- Location: Isla de Maipo, Chile
- Appellation: Maipo Valley
- Formerly: Viña de Rojas (1874-1892) Viña Zavala (1892-1927)
- Founded: 1874 (150–151 years ago)
- Key people: Founder: Francisco de Rojas y Salamanca
- Parent company: VSPT Wine Group (2008-act.)
- Acres cultivated: 1510
- Cases/yr: 98,000
- Website: tarapaca.cl; vsptwinegroup.com;

= Viña Tarapacá =

Viña Tarapacá, formerly called Viña de Rojas y Viña Zavala, is a Chilean vineyard and winery, founded in Isla de Maipo by Francisco de Rojas y Salamanca, in 1874. Since 2008, the winery has been part of the group called Viña San Pedro-Taparacá S.A., or VSPT Wine Group, a company that has a total of 4,254 hectares of cultivated vines, producing more than 16 million cases of wine per year, which its members sell in more than 80 markets on the all continents, constituting the second largest wine exporting conglomerate in Chile, and one of the 15 largest wine companies in the world.
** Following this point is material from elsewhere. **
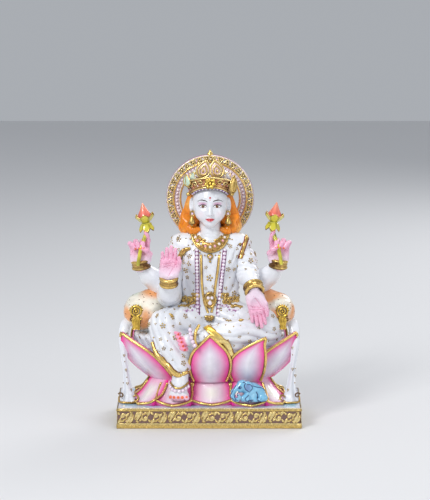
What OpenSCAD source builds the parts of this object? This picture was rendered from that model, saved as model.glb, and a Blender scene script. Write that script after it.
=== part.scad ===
// Seated four-armed deity statuette on a lotus throne, about 300 mm (12 inch) tall.
// Millimetres. +Z is up, the figure looks along -Y, and the origin is the centre of the underside.

/* [Plinth] */
// Width of the plinth
plinth_w = 203; // [200:1:206]
// Depth of the plinth
plinth_d = 110; // [106:1:114]
// Height of the plinth
plinth_h = 23; // [22:0.5:24]
// Height of the gilt moulding at the foot of the plinth
foot_band_h = 6; // [4:0.5:7]
// Height of the gilt fillet under the plinth's top
cap_band_h = 3.4; // [2.5:0.1:4]
// How far the gilt bands stand proud of the plinth block
band_proud = 1.2; // [0.8:0.1:1.8]

/* [Lotus] */
// Height of the crease between the drooping and the standing petals
crease_z = 46; // [44:1:47]
// Thickness of a standing petal
petal_t = 3.2; // [2.6:0.2:4]
// Height of the seat on top of the lotus
seat_z = 88; // [86:1:90]

/* [Figure] */
// Sideways place of the figure's midline
mid_x = 1; // [0:0.5:2]
// Height of the middle of the head
head_z = 242; // [241:0.5:243]
// Half the width of the face
head_r = 19.5; // [19:0.5:20]
// Height of the shoulders
shoulder_z = 200; // [199:0.5:201]

/* [Halo] */
// Outer radius of the halo ring
halo_r = 48; // [47:0.5:49]
// Radius of the opening in the halo ring
halo_hole_r = 31.5; // [31:0.5:32]
// Thickness of the halo ring
halo_t = 6; // [5:0.5:7]
// Height of the middle of the halo
halo_z = 243; // [242:0.5:244]
// Distance of the halo's front face behind the middle of the plinth
halo_y = 27; // [26.5:0.5:28]

/* [Dowels] */
// Radius of the steel dowels between the cast pieces
dowel_r = 2.5; // [2:0.5:3]

/* [Hidden] */

WHITE = [0.93, 0.93, 0.95];
GOLD = [0.78, 0.6, 0.22];
PINK = [0.95, 0.55, 0.75];
PALM = [0.96, 0.72, 0.82];
ORANGE = [0.93, 0.55, 0.15];
PEARL = [0.93, 0.85, 0.93];
BLUE = [0.5, 0.75, 0.88];

// ---------- shared shapes ----------

// A chain of balls [x, y, z, r] with a skin stretched between each two neighbours
module limb(balls, fn = 16) {
  for (i = [0 : len(balls) - 2]) hull() {
    ball(balls[i], fn);
    ball(balls[i + 1], fn);
  }
}

module ball(b, fn = 16) translate([b[0], b[1], b[2]]) sphere(r = b[3], $fn = fn);

// An egg shape: centre and the three half sizes
module egg(c, s, fn = 20) translate(c) scale(s) sphere(r = 1, $fn = fn);

// One closed skin over a grid of points, rows of equal length, front then back
module shell(front, back) {
  n = len(front);
  m = len(front[0]);
  points = concat([for (r = front) each r], [for (r = back) each r]);
  function f(i, j) = i * m + j;
  function b(i, j) = n * m + i * m + j;
  faces = concat(
    [for (i = [0 : n - 2], j = [0 : m - 2]) each [[f(i, j), f(i + 1, j), f(i + 1, j + 1)],
                                                [f(i, j), f(i + 1, j + 1), f(i, j + 1)]]],
    [for (i = [0 : n - 2], j = [0 : m - 2]) each [[b(i, j), b(i + 1, j + 1), b(i + 1, j)],
                                                [b(i, j), b(i, j + 1), b(i + 1, j + 1)]]],
    [for (j = [0 : m - 2]) each [[f(0, j), f(0, j + 1), b(0, j + 1)], [f(0, j), b(0, j + 1), b(0, j)],
                                 [f(n - 1, j + 1), f(n - 1, j), b(n - 1, j)],
                                 [f(n - 1, j + 1), b(n - 1, j), b(n - 1, j + 1)]]],
    [for (i = [0 : n - 2]) each [[f(i + 1, 0), f(i, 0), b(i, 0)], [f(i + 1, 0), b(i, 0), b(i + 1, 0)],
                                 [f(i, m - 1), f(i + 1, m - 1), b(i + 1, m - 1)],
                                 [f(i, m - 1), b(i + 1, m - 1), b(i, m - 1)]]]);
  polyhedron(points, faces);
}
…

About this, Viña Tarapacá contributes with 611 hectares, and a production of 98,000 cases of wine per year, distributed in 50 countries.

== Awards and honours ==
National:
- Silver medal, at the International Exhibition of Santiago in 1875.
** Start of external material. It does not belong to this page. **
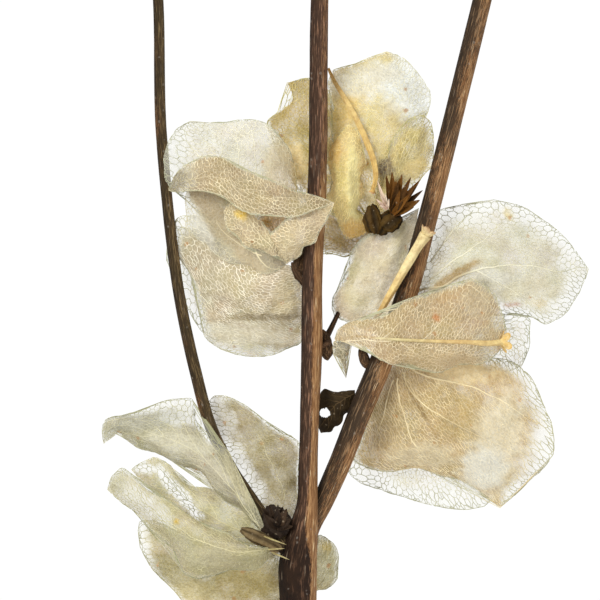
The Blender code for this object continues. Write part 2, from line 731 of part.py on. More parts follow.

- Vineyard of the year, as VSPT Wine Group, in 2014, according to Association Wines of Chile.
International:
- Silver medal, in the Universal Exhibition of Philadelphia in 1876.
- Green Company of the Year, in 2016, and 2nd place in 2014, awarded by Drinks Business Green Awards to VSPT Wine Group.
- Ethical Company of the Year, in 2014 as VSPT Wine Group, according to Drinks Business Green Awards.
- 2nd place in the Water Management category, in 2017, according to the Drinks Business Green Awards to VSPT Wine Group.
- Fair trade certification Fair for Life, from Ecocert, valid from 2020 to VSPT Wine Group.